Extreme exercise goals are generally lauded in our achievement-obsessed culture, which is why ostentatious displays of exercise have fueled a wellness industry worth billions of dollars. But let’s be real: few people who aren’t internet influencers can actually retain these intense goals throughout the calendar year. And our ancestors? They probably spent a lot more time “moving” than “exercising” anyway.

“Exercise is one type of movement, that due to the structures of our life, can typically be done for a single daily bout. This single bout of movement in an otherwise sedentary life doesn’t fully meet our need for movement,” Bowman told Quartzy. “This year, instead of only resolving to exercise, recognize that throughout each day are opportunities to move in small but frequent amounts that add up to decreased sedenterism overall.”

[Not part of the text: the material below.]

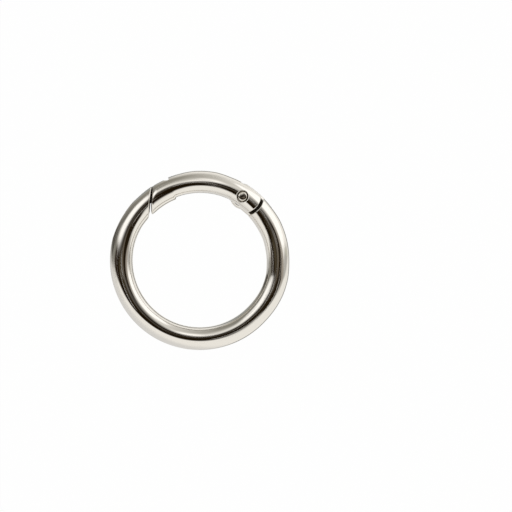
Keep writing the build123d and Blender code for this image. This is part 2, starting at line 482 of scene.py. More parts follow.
# Steel wire drawn through a die and left bare: grey, and satin where the others are mirrors.
drawn_wire = metal_finish("drawn_spring_wire", "#B8B4AA", 0.22, 0.0)
print("finishes:", plate.name, plate_on_steel.name, drawn_wire.name)

# %% [markdown]
# ## A bar with rounded ends
#
# The body and the gate are both a piece of round wire. Each starts as a straight bar with rounded
# rims, drawn as a lathe would turn it: a list of stations, each a distance along the bar and a
# radius, spun round the X axis. The rims matter more than anything else on a mirror finish,
# because a sharp edge shows no highlight and looks like paper.


# %% Turning a solid from its stations
def spun(stations, sides):
    """Points and faces of a closed solid about the X axis; both ends close in a point."""
    turns = [2 * pi * j / sides for j in range(sides)]
    points = [(stations[0][0], 0, 0)]
    for along, radius in stations:
        points += [(along, radius * cos(turn), radius * sin(turn)) for turn in turns]
    points.append((stations[-1][0], 0, 0))
    faces = []
    for j in range(sides):
        k = (j + 1) % sides
        faces.append((0, 1 + k, 1 + j))
        for i in range(len(stations) - 1):
            low, high = 1 + i * sides, 1 + (i + 1) * sides
            faces.append((low + j, low + k, high + k, high + j))
        faces.append((len(points) - 1, len(points) - 1 - sides + j, len(points) - 1 - sides + k))
    return points, faces


def rounded_end(radius, rim, face_rows=8, rim_rows=6):
    """Stations from the middle of an end face out to the full radius."""
    flat = [(0, (radius - rim) * k / face_rows) for k in range(1, face_rows + 1)]
    quarter = [pi / 2 * k / rim_rows for k in range(1, rim_rows + 1)]
    return flat + [(rim - rim * cos(a), radius - rim + rim * sin(a)) for a in quarter]


def turned_bar(length, radius, start_rim, end_rim, rows):
    """Stations of a straight bar from 0 to its length."""
    first = rounded_end(radius, start_rim)
    last = [(length - along, r) for along, r in reversed(rounded_end(radius, end_rim))]
    plain = length - start_rim - end_rim
    return first + [(start_rim + plain * k / rows, radius) for k in range(1, rows)] + last


def new_object(name, points, faces):
    """Smooth mesh object in the scene."""
    mesh = bpy.data.meshes.new(name)
    mesh.from_pydata(points, [], faces)
    mesh.shade_smooth()
    return placed(name, mesh)


print("an end has", len(rounded_end(wire_radius, 0.4 * mm)), "stations from its middle to the wire's side")

# %% [markdown]
# ## Bending the bar round the ring
#
# The bar's two ends aren't square once it is a ring. At the hinge they are arcs about a point by
# the rivet, so that the gate can swing; at the latch they are flat and lean. Both are one rule,
# which Geometry Nodes can hold: an end is an arc of some reach about some centre, and a flat end
# is an arc whose centre is very far away. A point that is a share t of the way along the bar, and
# y towards its side, goes to the ring radius R - y. At that radius the law of cosines gives the
# ring angle where each end lies, and the point goes the share t of the way from one to the other.
# The same tree bends the body, the long way round, and the gate.

# %% The bending tree
end_inputs = ("Centre Distance", "Centre Angle", "Reach", "Side")
bend_inputs = ["Length", "Ring Radius", "Lap"]
bend_inputs += [f"{end} {name}" for end in ("Start", "End") for name in end_inputs]


def shape_tree(name, sizes):
    """New Geometry Nodes with a geometry, sizes and a material as inputs, and the sockets of those."""
    tree = bpy.data.node_groups.new(name, "GeometryNodeTree")
    tree.interface.new_socket("Geometry", in_out="INPUT", socket_type="NodeSocketGeometry")
    for size in sizes:
        tree.interface.new_socket(size, in_out="INPUT", socket_type="NodeSocketFloat")
    tree.interface.new_socket("Material", in_out="INPUT", socket_type="NodeSocketMaterial")
    tree.interface.new_socket("Geometry", in_out="OUTPUT", socket_type="NodeSocketGeometry")
    return tree, add_node(tree, "NodeGroupInput").outputs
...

Indeed when compared to exercise, movement is a humbler, subtler, and easier practice to implement in dozens of ways throughout our day. Though you can’t brag about your #gains on Instagram after getting off the train one stop early every day, you can slowly but surely change your physical life by turning micro choices into an aggregate habit. What follows is the Quartzy guide to movement—in just some of its varied and nourishing forms—with some input from the experts.

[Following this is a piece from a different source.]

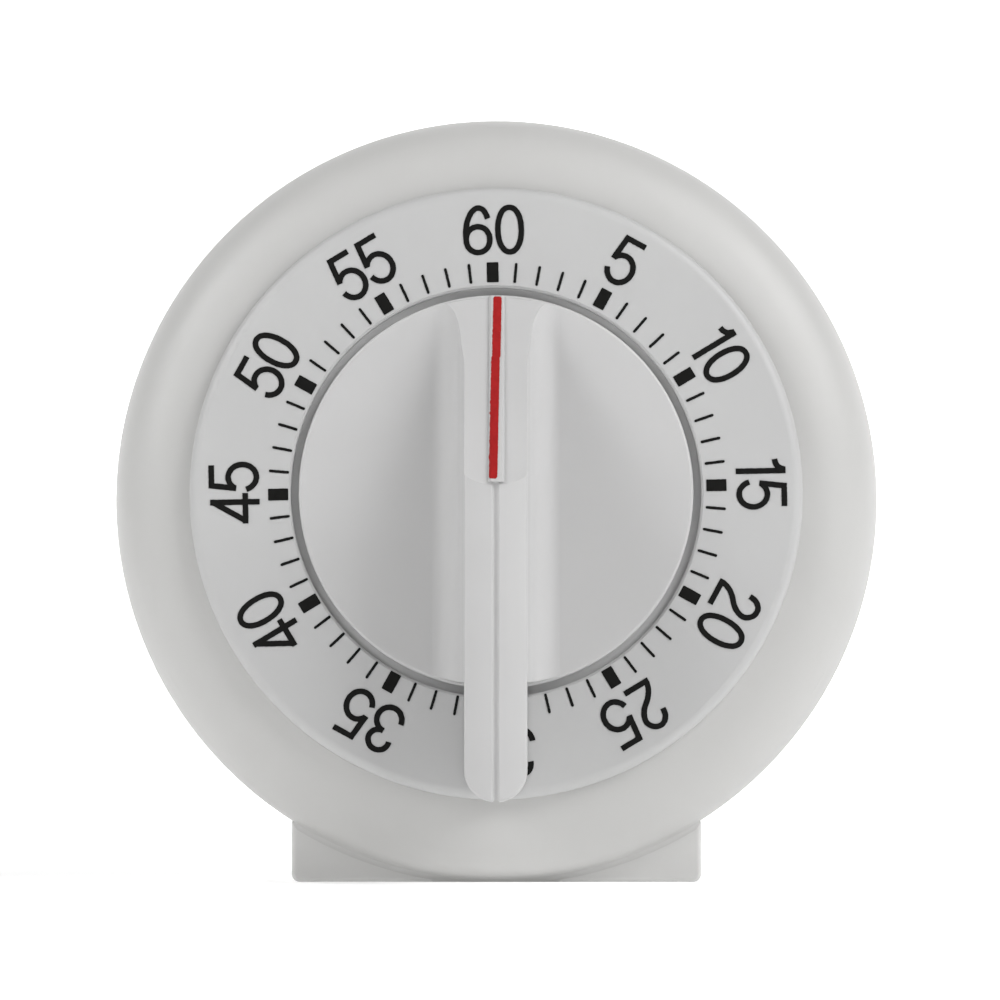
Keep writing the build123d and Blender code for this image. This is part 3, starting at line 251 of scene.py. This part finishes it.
def make_materials():
    """One finished material for each slot of the record, and the inks."""
    return {
        "white_plastic": moulded_plastic(
            "case_plastic", (0.532, 0.530, 0.521), (0.512, 0.509, 0.500), 0.42, 0.10),
        "dial_plastic": moulded_plastic(
            "dial_plastic", (0.506, 0.507, 0.505), (0.490, 0.490, 0.490), 0.42, 0.10),
        # lighter copy of the case plastic for the rear case and its foot: painted light that
        # makes up for the shade under the bezel's overhang
        "rear_plastic_painted_light": moulded_plastic(
            "rear_plastic_painted_light", (0.605, 0.603, 0.594), (0.586, 0.583, 0.574), 0.42, 0.10),
        "knob_plastic": moulded_plastic(
            "knob_plastic", (0.540, 0.538, 0.538), (0.520, 0.518, 0.518), 0.40, 0.10),
        "plate_steel": metal(
            "plate_steel", (0.66, 0.66, 0.64), (0.52, 0.53, 0.52), 0.30, (1, 1, 9), 0.3),
        "wheel_brass": metal(
            "wheel_brass", (0.83, 0.62, 0.27), (0.66, 0.46, 0.18), 0.24, (1, 1, 1), 0.25),
        "arbor_steel": metal(
            "arbor_steel", (0.72, 0.72, 0.72), (0.58, 0.58, 0.58), 0.20, (1, 9, 1), 0.25),
        "zinc_screws": metal(
            "zinc_screws", (0.74, 0.75, 0.77), (0.60, 0.61, 0.63), 0.26, (1, 1, 1), 0.3),
        "spring_steel": metal(
            "spring_steel", (0.25, 0.27, 0.33), (0.16, 0.17, 0.21), 0.28, (1, 9, 1), 0.25),
        "bell_steel": metal(
            "bell_steel", (0.80, 0.79, 0.77), (0.70, 0.69, 0.66), 0.12, (1, 1, 1), 0.12),
        "ink_black": printing_ink("ink_black", (0.0075, 0.0075, 0.007), (0.005, 0.005, 0.0045)),
        "ink_red": printing_ink("ink_red", (0.39, 0.0165, 0.017), (0.31, 0.012, 0.0125)),
    }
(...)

If You're Reading this, It's Not Too Late

I’m guessing you’re reading this on a screen right now. Keeping your eyes, chin and chest as is, move the back of your head several inches backwards. As Bowman says on her website: “This is an easy adjustment that immediately increases the height of your head, decompresses the vertebrae in your neck, and stretches the small muscles in the head, neck, and upper back.”

Get Low

As Quartzy told you earlier this year, deep squatting is an “archetypal posture” that a large swath of the planet does on a daily basis, whether they’re cooking by the fire, using a latrine, or taking a rest from manual work. Us office jockeys, on the other hand, almost never do it—and our failure to do so puts us in a “use it or lose it” situation, making the deep passive squat extremely painful for most westerners.

Even if it feels foreign, you can and should incorporate the squat into your life even if just for one or two minutes per day. To start, keep your knees a little more than hip-distance apart and squat as far down as you can. If you’re a beginner and you can’t get your feet flat on the floor, prop up your heels on a rolled up blanket or yoga mat. Put your upper arms in between your inner thighs and think about lengthening your whole spine, from sacrum to neck, lowering your chin slightly. (For extra credit, buy a squatting toilet).

Embrace Floor Life

In addition to squatting, there are a number of ways that getting close to the floor can disrupt your linear movement patterns and ground you, both physically and mentally. Tracey Ellis, a London-based yoga instructor and founder of the yoga and wellness brand Shanti Sundays, says that a 10 to 20-minute practice in the morning or evening (or both) is enough. “Simply moving your body through its full range of movement, accompanied by some quiet attention on the breath is enough to put you on the right track for the day,” Ellis says. “It should be energizing, not exhausting.”

For the morning, she suggests simple poses like a forward bend, runner’s lunge to awaken the hip flexors, and “reverse computer pose,” where you clasp your hands behind your back and stretch the arms away from the body, with the shoulders pressing down. For the evening, she suggests grounding and nervous system-settling poses like bridge pose, supine twists, inversions like supported shoulder stand, and chest opening poses such as laying down with your back draped over a yoga block. If your not a bendy yogi, that’s no excuse. Using props (like the soft blocks and yoga bolsters pictured above) are a great way to adjust your practice and meet yourself where you are.

Walk More

This is so easy, it’s almost a cliche—but it’s for a reason. Walk for all or part of your commute, go to the Starbucks that’s four blocks away instead of one, park in the spot that’s furthest from the shop entrance. Ellis also suggests walking barefoot where you can—such as a park, in your house, or backyard—as a way to physically connect to the earth and change up the physiology of how your feet hit the ground. Bowman also suggests wearing minimal shoes (weather permitting) for the same reason.

Change How You Sit

Even if we become movement addicts, a certain amount of sitting is unavoidable. What is avoidable is sitting in the same 90-degree pose in a desk chair all day long. So switch things up. Remove your shoes and sit on a couch or office chair in a cross-legged pose. Or put your laptop on a low coffee table and sit cross-legged on a floor cushion. (For more ideas, check out Bowman’s “dynamic house tour” to see how to remove some sitting from your home life, too).

Carry That Weight

When it comes to healthy forms of movement, it’s helpful to think of what our ancestors did in the days before Amazon, Google, and Apple. A lot of that movement involved carrying stuff—children, fire fuel, foraged food—from point A to B. While it’s possible to have absolutely everything delivered to your door these days (except, maybe, a child), resist the urge at least some of the time. Buy your perishable groceries on your walk home a couple times a week and carry them. Pick up your kid as much as they’ll allow you. Haul your wet laundry across the house and hang it up instead of outsourcing it to an app. These things might be boring, but they’re human. And guess what? So are we. Move accordingly.